* _Required task_
Please quote exactly the opening lines of the data, from the first line to the one where "return 0.5 *" appears.

* _Provided data_
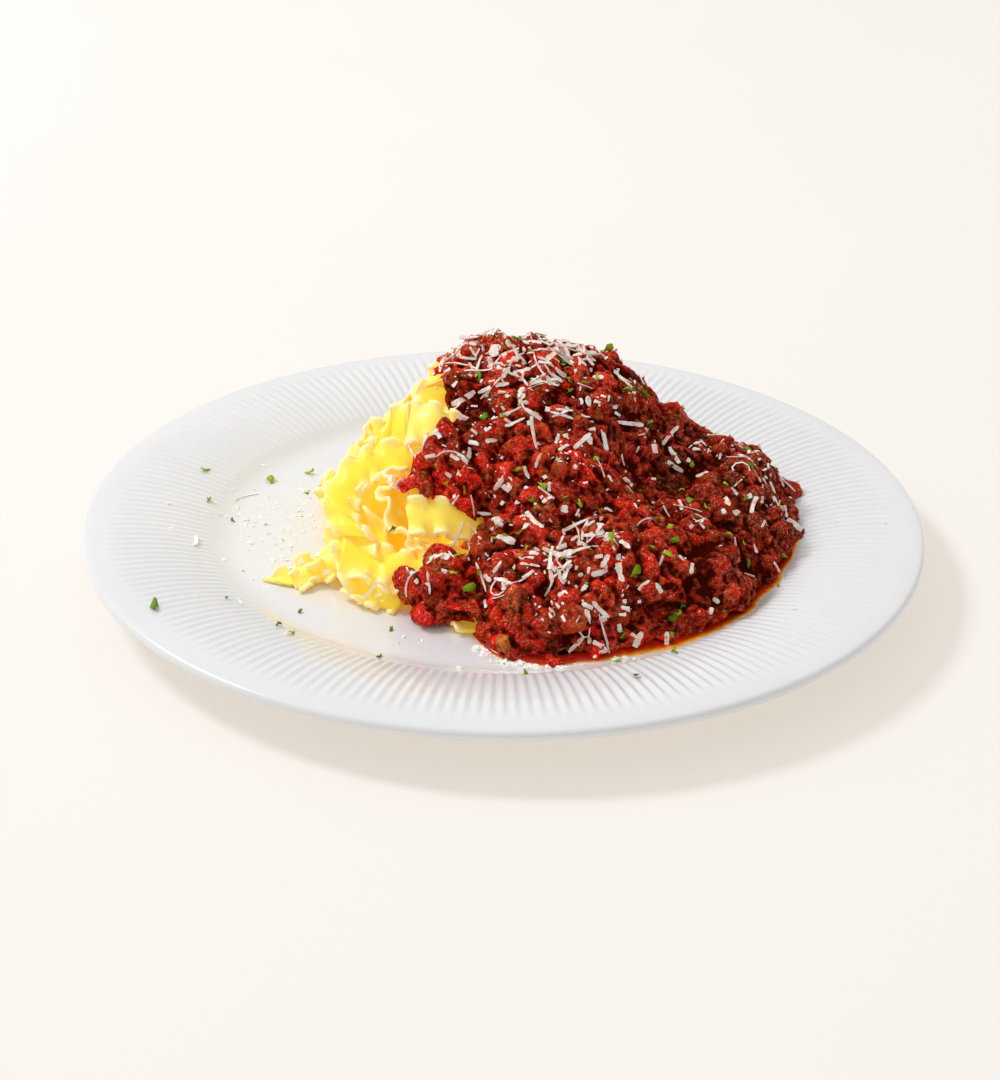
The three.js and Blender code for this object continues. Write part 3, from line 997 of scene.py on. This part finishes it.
def curve_through(stops, count):
    """Points spread over a smooth curve through the stops."""
    stops = np.asarray(stops, float)
    ends = np.vstack([2 * stops[0] - stops[1], stops, 2 * stops[-1] - stops[-2]])
    place = np.linspace(0, len(stops) - 1, count)
    n = np.minimum(place.astype(int), len(stops) - 2)
    t = (place - n)[:, None]
    p0, p1, p2, p3 = (ends[n + k] for k in range(4))
    bend, twist = 2 * p0 - 5 * p1 + 4 * p2 - p3, 3 * (p1 - p2) + p3 - p0
    return 0.5 * (2 * p1 + (p2 - p0) * t + bend * t**2 + twist * t**3)


def even_steps(path, step):
    """The path with its points moved to even steps along it, and the distance of each from its start."""
    length = np.concatenate([[0], np.cumsum(np.linalg.norm(np.diff(path[:, :3], axis=0), axis=1))])
    steps = np.linspace(0, length[-1], int(length[-1] / step) + 2)
    return np.stack([np.interp(steps, length, column) for column in path.T], 1), steps


def grid_normals(grid):
    """The normals of a sheet that is given as rows of points."""
    along, across = np.gradient(grid, axis=0), np.gradient(grid, axis=1)
    return unit(np.cross(along, across))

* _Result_
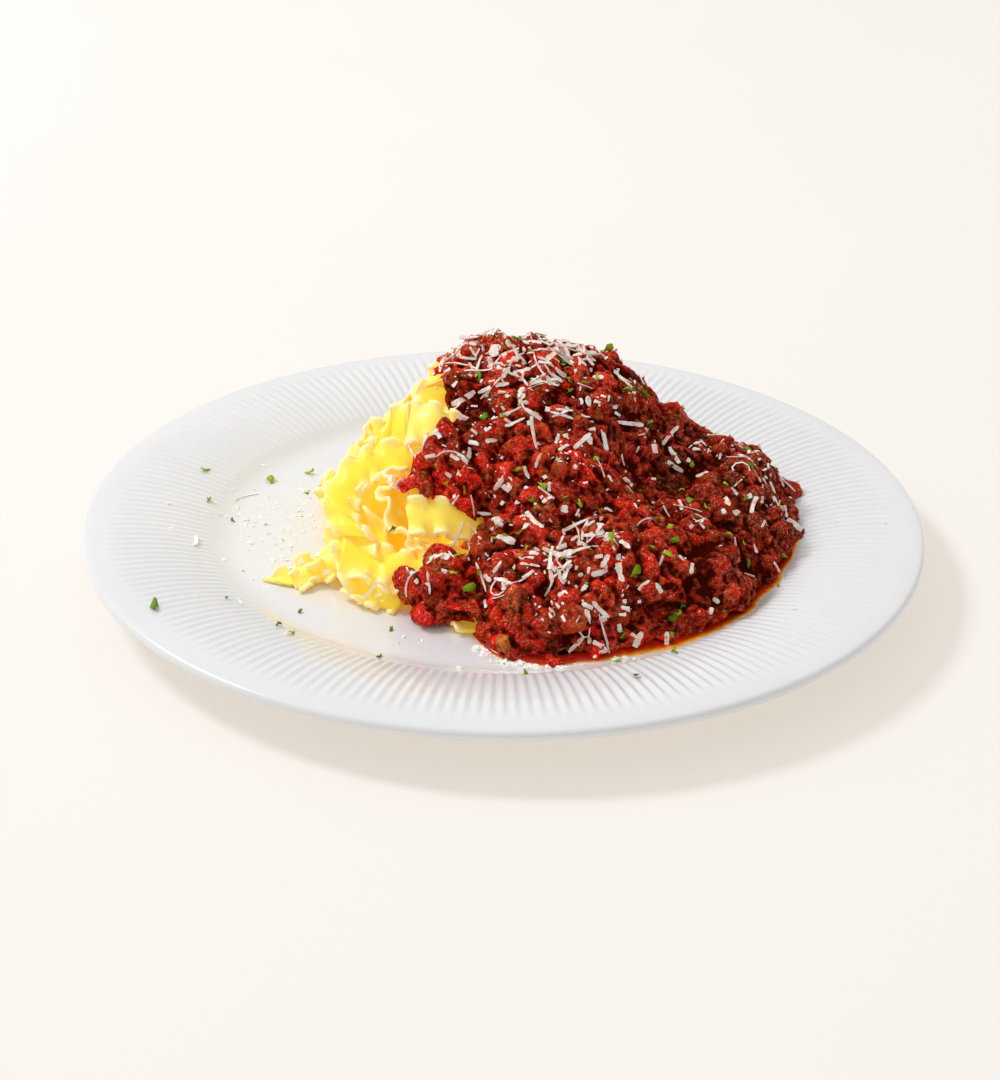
The three.js and Blender code for this object continues. Write part 3, from line 997 of scene.py on. This part finishes it.
def curve_through(stops, count):
    """Points spread over a smooth curve through the stops."""
    stops = np.asarray(stops, float)
    ends = np.vstack([2 * stops[0] - stops[1], stops, 2 * stops[-1] - stops[-2]])
    place = np.linspace(0, len(stops) - 1, count)
    n = np.minimum(place.astype(int), len(stops) - 2)
    t = (place - n)[:, None]
    p0, p1, p2, p3 = (ends[n + k] for k in range(4))
    bend, twist = 2 * p0 - 5 * p1 + 4 * p2 - p3, 3 * (p1 - p2) + p3 - p0
    return 0.5 * (2 * p1 + (p2 - p0) * t + bend * t**2 + twist * t**3)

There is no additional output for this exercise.